**Extracted entries**
+++

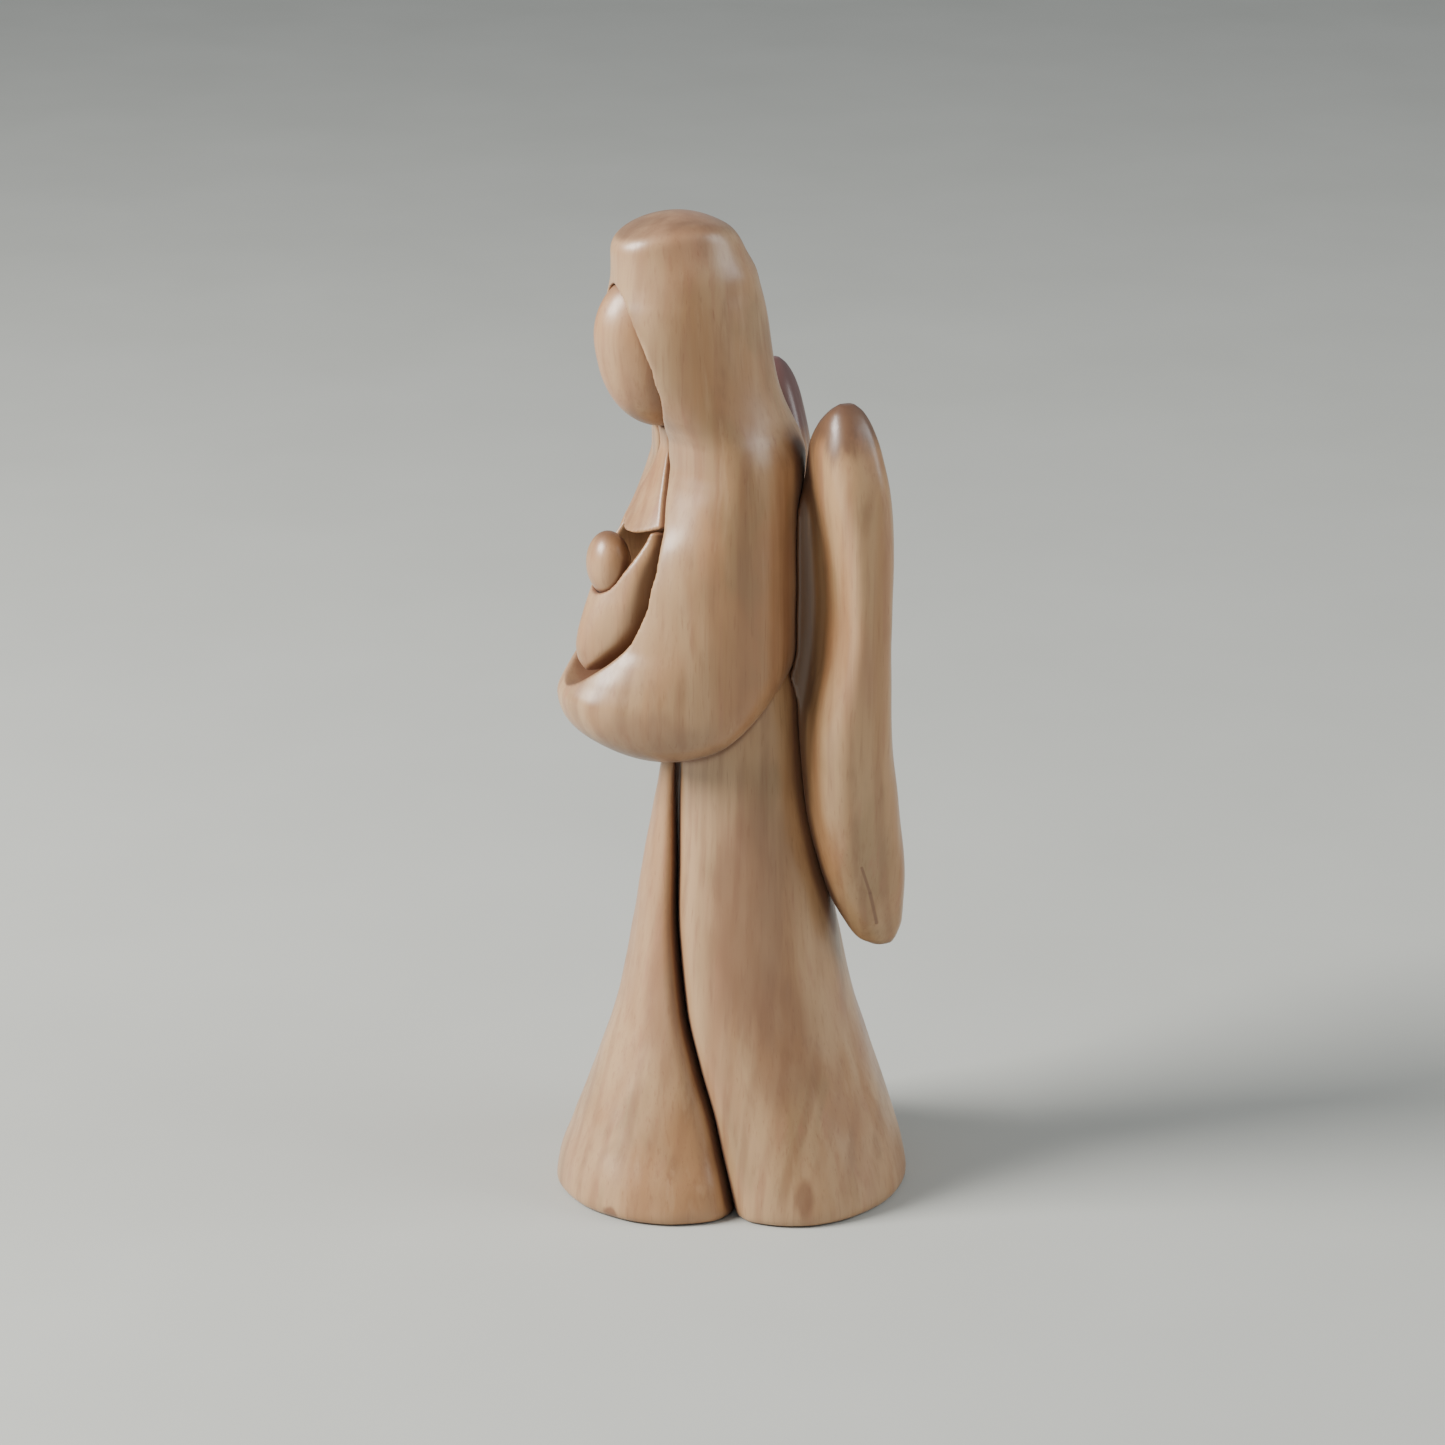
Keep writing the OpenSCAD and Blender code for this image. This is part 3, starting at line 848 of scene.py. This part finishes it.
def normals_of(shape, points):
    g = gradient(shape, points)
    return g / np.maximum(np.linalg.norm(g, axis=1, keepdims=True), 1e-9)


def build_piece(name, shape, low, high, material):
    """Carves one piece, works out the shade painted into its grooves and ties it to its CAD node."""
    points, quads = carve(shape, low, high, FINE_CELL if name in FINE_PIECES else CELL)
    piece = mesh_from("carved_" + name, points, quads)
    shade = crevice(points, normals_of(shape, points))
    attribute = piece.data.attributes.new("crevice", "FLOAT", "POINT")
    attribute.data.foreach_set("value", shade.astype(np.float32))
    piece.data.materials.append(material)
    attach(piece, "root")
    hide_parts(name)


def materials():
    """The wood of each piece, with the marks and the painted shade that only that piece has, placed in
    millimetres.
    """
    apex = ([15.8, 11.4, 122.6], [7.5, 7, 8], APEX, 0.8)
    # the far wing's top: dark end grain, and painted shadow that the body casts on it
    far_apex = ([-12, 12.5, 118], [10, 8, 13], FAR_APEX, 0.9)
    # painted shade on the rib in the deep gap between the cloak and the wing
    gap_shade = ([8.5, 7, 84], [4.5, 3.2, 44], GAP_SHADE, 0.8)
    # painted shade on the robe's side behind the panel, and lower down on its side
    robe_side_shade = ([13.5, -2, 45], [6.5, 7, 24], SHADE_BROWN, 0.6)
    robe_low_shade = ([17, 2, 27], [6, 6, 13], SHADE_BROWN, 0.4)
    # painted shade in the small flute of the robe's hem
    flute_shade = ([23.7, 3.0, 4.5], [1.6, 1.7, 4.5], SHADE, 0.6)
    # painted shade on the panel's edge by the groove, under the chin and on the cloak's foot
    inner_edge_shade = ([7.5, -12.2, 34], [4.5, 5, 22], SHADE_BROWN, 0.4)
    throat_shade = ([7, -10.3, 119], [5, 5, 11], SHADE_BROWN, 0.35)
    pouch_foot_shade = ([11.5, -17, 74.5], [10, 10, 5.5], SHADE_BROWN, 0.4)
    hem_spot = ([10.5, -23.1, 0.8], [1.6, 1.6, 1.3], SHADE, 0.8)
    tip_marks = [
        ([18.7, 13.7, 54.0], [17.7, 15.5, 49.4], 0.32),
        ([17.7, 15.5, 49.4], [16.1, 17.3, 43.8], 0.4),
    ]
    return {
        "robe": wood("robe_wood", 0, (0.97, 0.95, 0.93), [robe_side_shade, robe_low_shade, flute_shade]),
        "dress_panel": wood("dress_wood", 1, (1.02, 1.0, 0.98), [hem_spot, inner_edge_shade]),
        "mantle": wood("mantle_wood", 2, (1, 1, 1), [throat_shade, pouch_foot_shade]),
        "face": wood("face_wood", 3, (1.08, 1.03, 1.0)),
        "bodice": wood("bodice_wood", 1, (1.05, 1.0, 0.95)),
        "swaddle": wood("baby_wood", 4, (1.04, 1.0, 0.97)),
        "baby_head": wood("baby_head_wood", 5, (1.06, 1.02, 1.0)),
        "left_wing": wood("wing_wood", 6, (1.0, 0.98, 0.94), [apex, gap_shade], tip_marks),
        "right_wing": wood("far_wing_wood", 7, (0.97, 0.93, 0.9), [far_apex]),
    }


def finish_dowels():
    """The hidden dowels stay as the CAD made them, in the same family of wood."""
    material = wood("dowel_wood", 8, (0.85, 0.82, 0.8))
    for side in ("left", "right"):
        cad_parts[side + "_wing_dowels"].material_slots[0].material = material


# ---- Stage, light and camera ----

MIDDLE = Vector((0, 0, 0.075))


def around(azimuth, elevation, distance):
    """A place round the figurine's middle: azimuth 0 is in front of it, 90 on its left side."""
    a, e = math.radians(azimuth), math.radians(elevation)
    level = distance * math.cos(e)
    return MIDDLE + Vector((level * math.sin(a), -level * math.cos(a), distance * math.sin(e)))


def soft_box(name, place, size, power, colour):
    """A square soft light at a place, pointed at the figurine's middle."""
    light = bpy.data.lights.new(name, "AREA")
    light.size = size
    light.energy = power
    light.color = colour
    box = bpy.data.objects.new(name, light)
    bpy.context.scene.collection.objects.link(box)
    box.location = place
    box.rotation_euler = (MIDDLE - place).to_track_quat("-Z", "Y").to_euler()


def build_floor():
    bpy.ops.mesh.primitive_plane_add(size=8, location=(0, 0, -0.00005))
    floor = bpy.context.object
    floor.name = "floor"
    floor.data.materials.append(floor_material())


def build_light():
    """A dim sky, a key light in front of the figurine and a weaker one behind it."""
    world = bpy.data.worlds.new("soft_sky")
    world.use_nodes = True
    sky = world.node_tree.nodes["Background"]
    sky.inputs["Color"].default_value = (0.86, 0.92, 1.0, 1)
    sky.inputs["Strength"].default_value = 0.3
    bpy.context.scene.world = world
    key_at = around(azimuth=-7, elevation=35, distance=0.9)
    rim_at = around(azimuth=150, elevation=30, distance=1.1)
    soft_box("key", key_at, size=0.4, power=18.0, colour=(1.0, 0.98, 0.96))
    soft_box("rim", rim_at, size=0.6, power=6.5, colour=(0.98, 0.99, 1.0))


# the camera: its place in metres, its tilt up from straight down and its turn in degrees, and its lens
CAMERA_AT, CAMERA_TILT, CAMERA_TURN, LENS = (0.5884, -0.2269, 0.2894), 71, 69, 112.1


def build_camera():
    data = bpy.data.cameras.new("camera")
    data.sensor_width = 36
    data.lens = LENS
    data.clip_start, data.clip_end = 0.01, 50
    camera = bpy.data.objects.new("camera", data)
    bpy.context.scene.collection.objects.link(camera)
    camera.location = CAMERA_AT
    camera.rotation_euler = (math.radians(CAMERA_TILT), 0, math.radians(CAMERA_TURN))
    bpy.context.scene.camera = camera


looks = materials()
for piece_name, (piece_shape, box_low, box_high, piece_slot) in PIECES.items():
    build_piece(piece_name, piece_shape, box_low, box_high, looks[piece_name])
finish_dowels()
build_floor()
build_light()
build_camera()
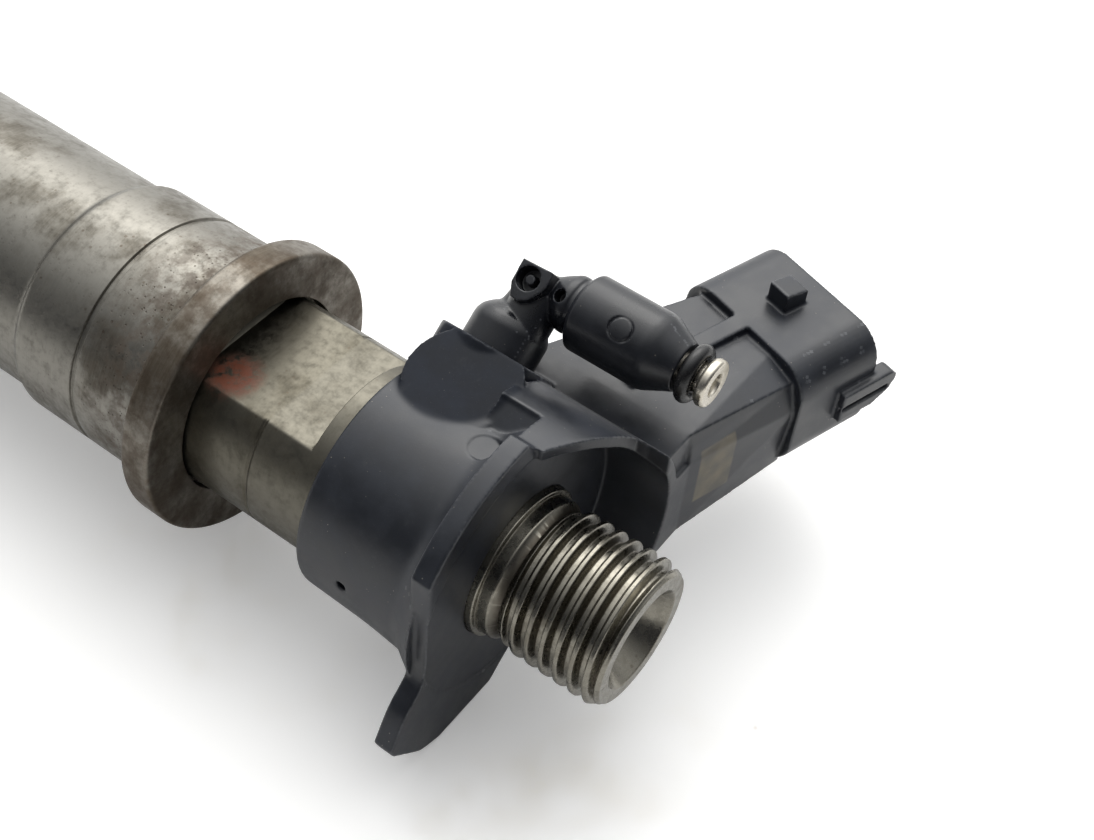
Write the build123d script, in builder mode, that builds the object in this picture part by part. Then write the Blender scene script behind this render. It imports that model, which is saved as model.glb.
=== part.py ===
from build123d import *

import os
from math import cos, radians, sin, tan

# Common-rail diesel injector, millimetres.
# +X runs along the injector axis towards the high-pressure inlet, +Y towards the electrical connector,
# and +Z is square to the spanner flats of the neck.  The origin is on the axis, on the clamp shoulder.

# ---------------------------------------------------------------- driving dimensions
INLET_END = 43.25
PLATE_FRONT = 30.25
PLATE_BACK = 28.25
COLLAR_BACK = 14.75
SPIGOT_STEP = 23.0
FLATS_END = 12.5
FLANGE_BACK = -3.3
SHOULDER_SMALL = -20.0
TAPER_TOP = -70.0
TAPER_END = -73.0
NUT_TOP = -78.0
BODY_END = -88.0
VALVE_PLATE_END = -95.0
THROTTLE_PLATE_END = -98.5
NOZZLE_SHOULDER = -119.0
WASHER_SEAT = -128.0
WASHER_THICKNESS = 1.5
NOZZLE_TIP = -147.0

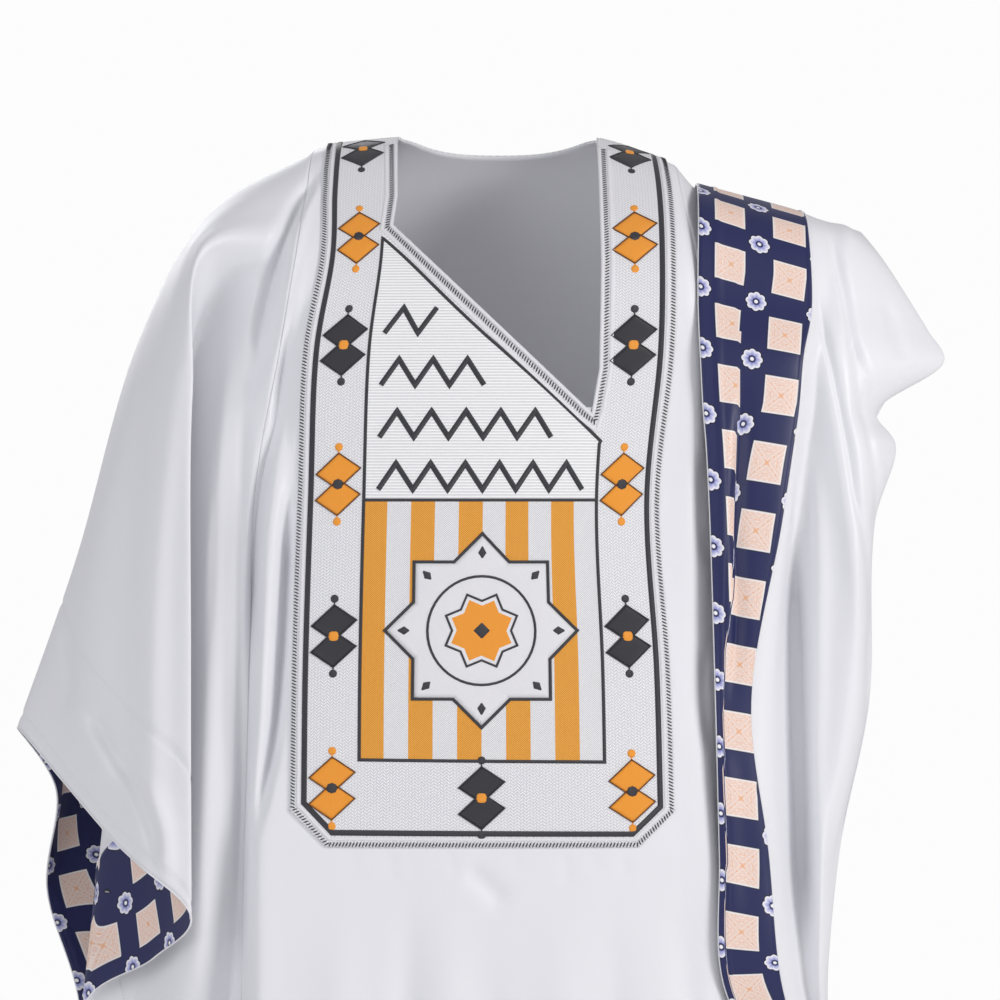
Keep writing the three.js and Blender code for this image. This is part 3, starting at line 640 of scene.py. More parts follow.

+++

**Stated task**
Please return every line from the first one in the records above down to the line containing "hide_parts(name)", including both, exactly as written and nothing more.

**The completed task**
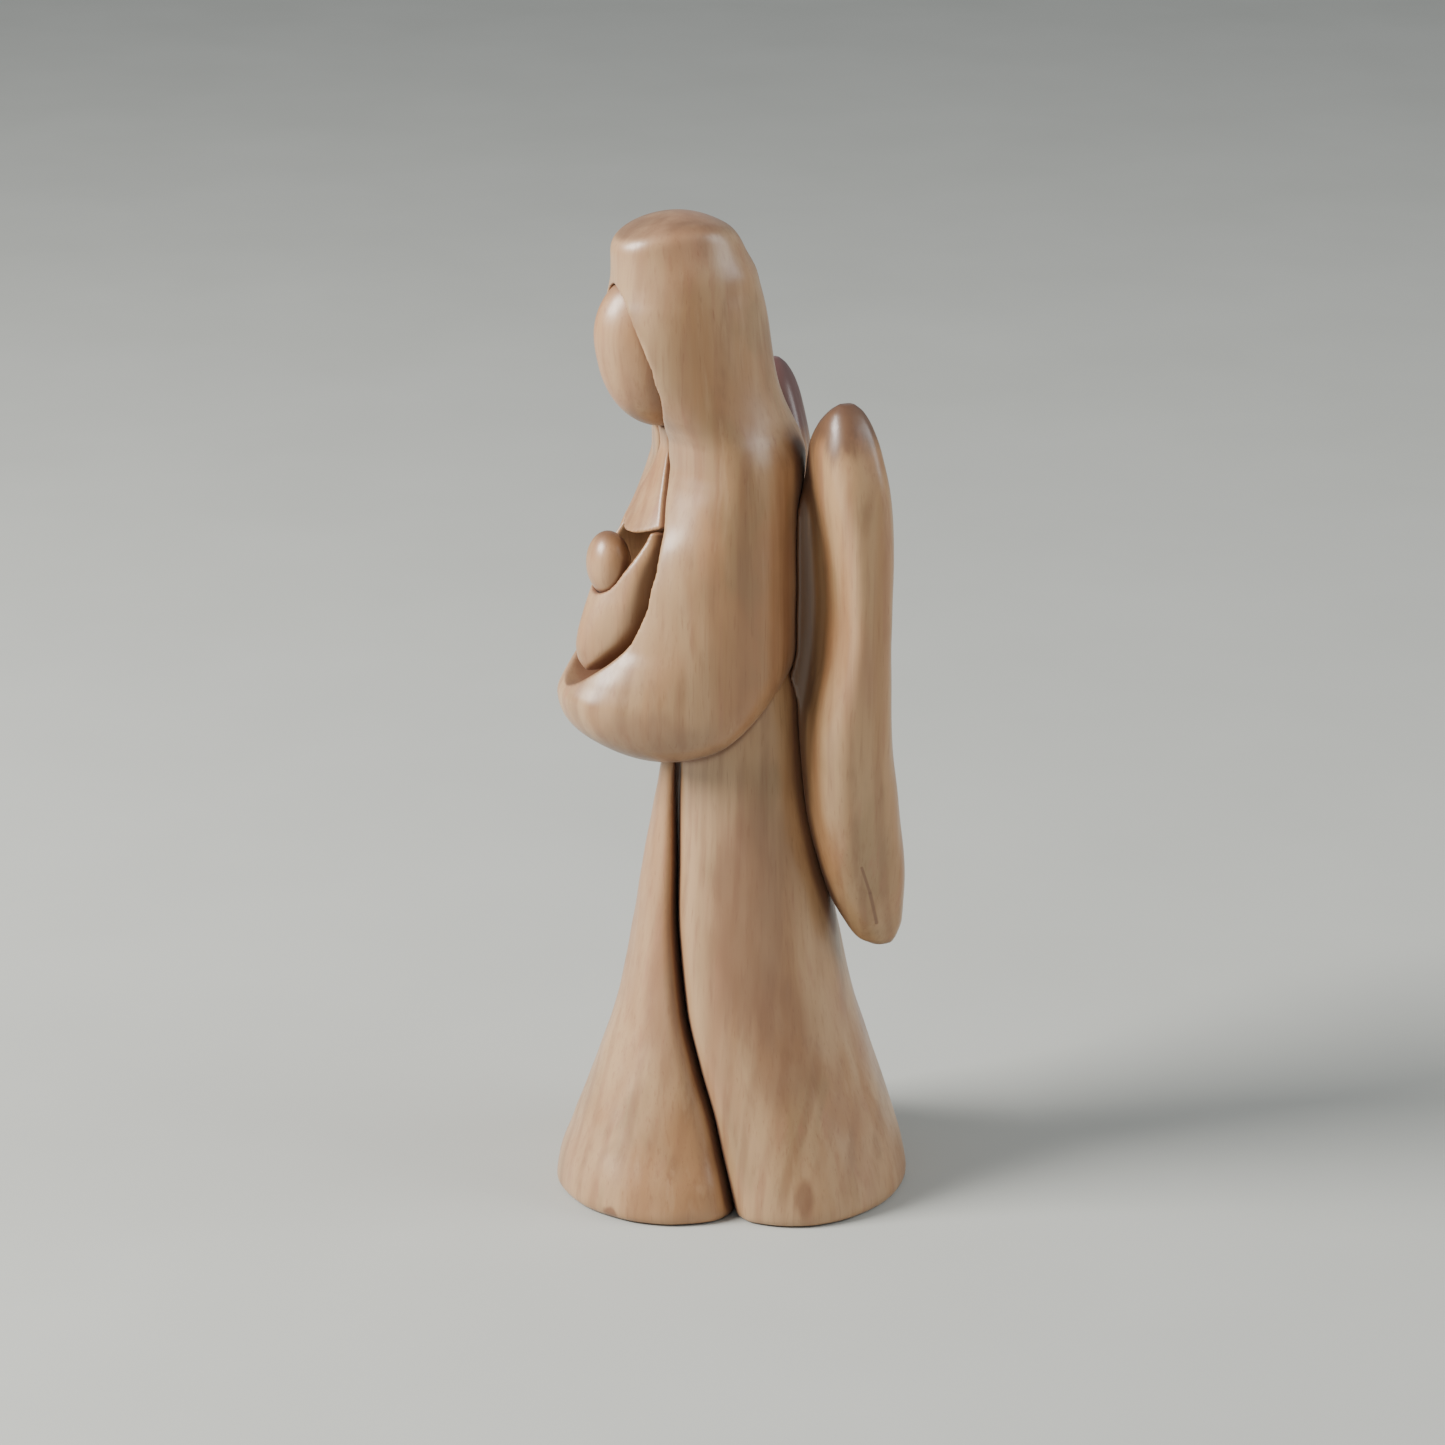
Keep writing the OpenSCAD and Blender code for this image. This is part 3, starting at line 848 of scene.py. This part finishes it.
def normals_of(shape, points):
    g = gradient(shape, points)
    return g / np.maximum(np.linalg.norm(g, axis=1, keepdims=True), 1e-9)


def build_piece(name, shape, low, high, material):
    """Carves one piece, works out the shade painted into its grooves and ties it to its CAD node."""
    points, quads = carve(shape, low, high, FINE_CELL if name in FINE_PIECES else CELL)
    piece = mesh_from("carved_" + name, points, quads)
    shade = crevice(points, normals_of(shape, points))
    attribute = piece.data.attributes.new("crevice", "FLOAT", "POINT")
    attribute.data.foreach_set("value", shade.astype(np.float32))
    piece.data.materials.append(material)
    attach(piece, "root")
    hide_parts(name)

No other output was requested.